Michail Afanasjevitsj Boelgakov (1891 – 1940) werd geboren in Kiev, als zoon van een hoogleraar aan de Kievse academie van geesteswetenschappen. Hij studeerde medicijnen en was werkzaam als journalist. Zijn eerste publicaties verschenen in 1919, in 1925 gevolgd door een verhalenbundel en zijn eerste roman De Witte garde. Hier was zijn toneelstuk De dagen der Toerbins aan voorafgegaan, waarvan de roman een bewerking is. Achteraf beschouwd heeft het toneelstuk wellicht voorkomen dat Boelgakov, als zoveel schrijvers uit de Sovjetperiode (1917 – 1989), in de vernietigingskampen van dictator Stalin is omgekomen: deze laatste was zó enthousiast over het stuk, dat hij er vele opvoeringen van heeft bijgewoond, en dit is vermoedelijk ook de reden waarom hij Boelgakov spaarde. De Witte garde behandelt op aangrijpende wijze de ondergang van de ‘Witten’, die zich verzetten tegen de ‘Roden’ (de bolsjeviki onder leiding van Lenin, Trotski én Stalin), die als overwinnaars uit de Russische revolutie van 1917 tevoorschijn kwamen.
Hoewel hij zijn werk gepubliceerd noch opgevoerd kreeg bleef Boelgakov schrijven. In de laatste vijftien jaar van zijn leven kwamen talloze toneelstukken en vijf romans tot stand zoals De eieren der Rampspoed en Hondenhart, twee vroege voorbeelden van Russische science-fiction, maar tegelijk satires op de Sovjetsamenleving. Vlak voor zijn dood voltooide Boelgakov zijn grote roman De meester en Margarita, waaraan hij twaalf jaar gewerkt heeft. Daarin wist hij de tragiek van zijn geteisterde vaderland schitterend te vervlechten met die van zijn persoonlijk leven als monddood gemaakte schrijver. De eerste publicatie van dit werk in 1966 in West-Europa maakte hem in één klap wereldberoemd. Tegenwoordig wordt Boelgakov beschouwd als een van Ruslands beste 20ste-eeuwse schrijvers.
Aantekeningen van een jonge arts
In Boelgakovs Aantekeningen van een jonge arts, wordt een plattelandsdokter zich door het verschil tussen wat in de medische handboeken staat beschreven en wat de achterlijke bevolking van hem verwacht allengs bewuster van zijn rol.

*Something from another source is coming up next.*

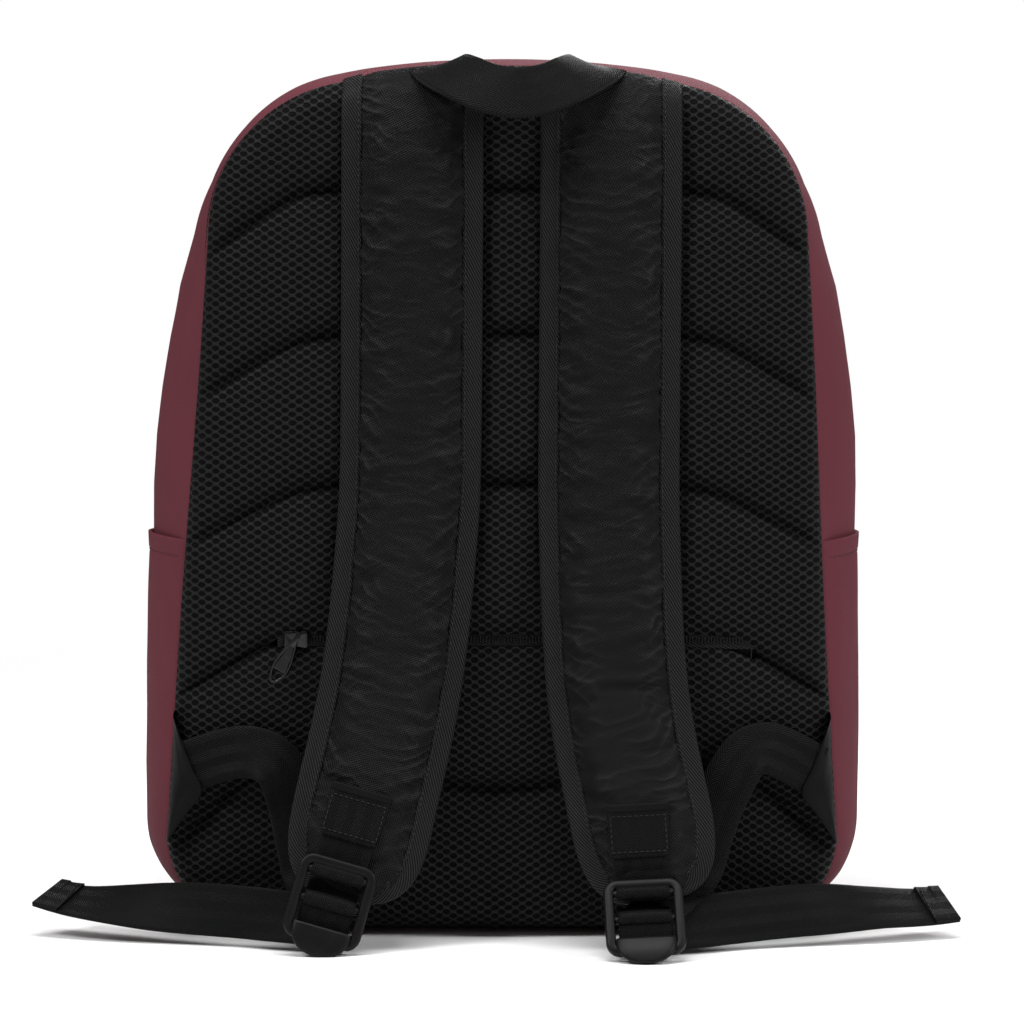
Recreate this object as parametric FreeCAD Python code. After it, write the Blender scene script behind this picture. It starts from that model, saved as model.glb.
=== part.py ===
"""Travel backpack of about twenty litres, as an assembly of sewn panels, webbing and hardware.

Units are millimetres. +Z is up, the harness side faces -Y, and +X is to the right when the
harness faces the viewer. The origin is the middle of the base, on the surface that it stands on.
"""

import FreeCAD
import Part
import math
import os

from FreeCAD import Matrix, Rotation, Vector

os.makedirs("parts", exist_ok=True)

# ---------------------------------------------------------------- driving dimensions
# Bag body: the rear and front seams follow one outline of lines and tangent arcs.
SEAM_Y = 58.0  # the two seams lie at y = -58 and y = +58
SIDE_HALF_WIDTH = 162.0  # half width of the seam outline at SIDE_LEVEL
SIDE_LEVEL = 52.0
SIDE_TAPER = 0.0625  # half width lost for each millimetre of height
TOP_CORNER_R = 75.0
CROWN_R = 400.0
CROWN_TOP = 419.0
BOTTOM_CORNER_R = 45.0
BOTTOM_Z = 3.5
PANEL_THICK = 2.0
# Height and outward swell of the gusset half way between the seams. Behind the side
# pockets it gives way, so that a bottle or an umbrella finds room there.
GUSSET_SWELL = [
    (10, 4.5), (22, 4.6), (50, 5.0), (77, 5.5), (127, 6.5), (160, 7.5), (180, 8.5),
    (193, 10.5), (204, 17), (214, 21), (239, 22), (263, 21), (288, 19), (313, 16),
    (338, 11), (362, 8), (387, 6.5), (425, 6.5),
]
POCKET_SWELL = [(0, 6), (22, 8), (50, 12), (77, 15), (127, 18.5), (160, 20.5), (200, 21.5)]
POCKET_BOTTOM = 14.0
POCKET_TOP = 191.0
POCKET_HEM = 8.5

# Front and back panels.
FRONT_DEPTH = 26.0
FRONT_ROUND = 36.0
BACK_DEPTH = 12.0
BACK_ROUND = 10.0
MESH_THICK = 3.0

# Zips.
MAIN_ZIP_Y = 40.0
MAIN_ZIP_LOW = 250.0
FRONT_ZIP_Z = 235.0
FRONT_ZIP_HALF = 95.0
BACK_ZIP_Z = 144.0
BACK_ZIP_X = (-106.0, 119.0)

# Sliders and pulls.
RUN_GAP = 0.35  # clearance between a slider and the coil under it
BODY_HIGH = 1.8
SLIDER_HIGH = 4.2
BRIDGE_HALF = 1.2
PIN_HIGH = 2.55
PIN_R = 0.55
PULL_THICK = 1.3
PULL_HANG = math.radians(29.0)  # the back pull hangs this far off the vertical

# Harness.
WEB_WIDTH = 25.0
STRAP_WIDTH = 67.0
BINDING_WIDTH = 9.0
BINDING_THICK = 0.6
# Height, distance from the middle, drift of the pair to +X, inner face y, thickness.
STRAP_PATH = [
    (409.0, 47.3, 4.0, -70.9, 3.4),
    (400.0, 47.3, 4.0, -70.9, 5.0),
    (386.0, 47.3, 4.0, -70.9, 8.0),
    (360.0, 47.3, 4.0, -70.9, 9.0),
    (310.0, 47.3, 3.8, -70.9, 9.0),
    (260.0, 47.3, 3.6, -70.9, 9.0),
    (215.0, 47.6, 3.2, -71.6, 9.0),
    (180.0, 49.2, 2.4, -74.2, 9.0),
    (150.0, 51.2, 1.6, -77.0, 9.0),
    (121.0, 54.3, 0.8, -80.0, 9.0),
    (96.0, 58.6, 0.3, -84.5, 9.0),
    (74.0, 63.4, 0.0, -90.5, 8.5),
    (58.0, 66.8, 0.0, -95.4, 8.0),
    (44.0, 69.6, 0.0, -99.6, 7.5),
    (34.0, 71.4, 0.0, -102.6, 7.0),
    (25.0, 73.0, 0.0, -105.3, 6.5),
]
STRAP_ROUND = 46.0  # length over which the strap's end narrows

# Grab handle: (outer edge, inner edge) of one half, x from the handle's own middle.
HANDLE_X = 4.5
HANDLE_EDGES = [
    ((-51.0, -62.0, 417.6), (-24.0, -60.8, 420.8)),
    ((-45.5, -74.5, 412.0), (-22.0, -68.0, 424.2)),
    ((-34.0, -87.0, 405.0), (-16.5, -79.5, 422.0)),
    ((-18.0, -95.5, 397.5), (-9.0, -88.0, 418.4)),
]
HANDLE_MIDDLE = ((0.0, -99.0, 394.2), (0.0, -91.0, 417.2))

# Ladder-lock buckles: bar position, turn in the strap's plane, lean away from the bag.
BUCKLES = {
    "left": ((-77.0, -114.5, 37.0), 16.0, 12.0),
    "right": ((66.5, -116.0, 29.0), -3.0, 40.0),
}
BAR_R = 2.0
BUCKLE_HALF = 18.5
BAR_GAP = 14.0
BUCKLE_END = 34.0

# Webbing tails that lie on edge beside the buckles: plan points and lower edge height.
TAILS = {
    "left": [(-101, -105, 5.5), (-125, -98, 6), (-160, -85, 6.5), (-195, -71, 6), (-224, -57, 5)],
    "right": [(88, -110, 4), (112, -103, 5.5), (148, -90, 6.5), (185, -74, 6), (217, -57, 5)],
}


# ---------------------------------------------------------------- helpers
def table(rows, z):
    """Straight-line reading of a (height, value) table, held flat past its ends."""
    if z <= rows[0][0]:
        return rows[0][1]
    for (z0, v0), (z1, v1) in zip(rows, rows[1:]):
        if z <= z1:
            return v0 + (v1 - v0) * (z - z0) / (z1 - z0)
    return rows[-1][1]


def box(x, y, z):
    """Block from three (low, high) pairs."""
    return Part.makeBox(x[1] - x[0], y[1] - y[0], z[1] - z[0], Vector(x[0], y[0], z[0]))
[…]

Wanneer hij bij het trekken van een kies het complete kaakbot verwoest (‘ik zag met ontzetting dat er met gemak een flinke reine-claude in het gat paste’), is hij bang dat hij voor de rechtbank moet verschijnen en zijn artsendiploma zal kwijtraken: ‘En waar is de kaak van de soldaat? Geef antwoord, schurk, met je universitaire opleiding!’
Voorts werden opgenomen de novelle Morfine waarin dokter Bomgard in het dagboek leest van zijn aan morfine verslingerde studievriend, dorpsdokter Polkakov. Zelf is Bomgard blij dat hij geen dorpsarts meer is, maar naar een ziekenhuis in de stad is overgeplaatst, want een kerosinelamp is een allergezelligst ding, maar geef mij maar elektriciteit. Daarmee illustreert Morfine iets van de sociale omstandigheden uit de tijd van Boelgakov.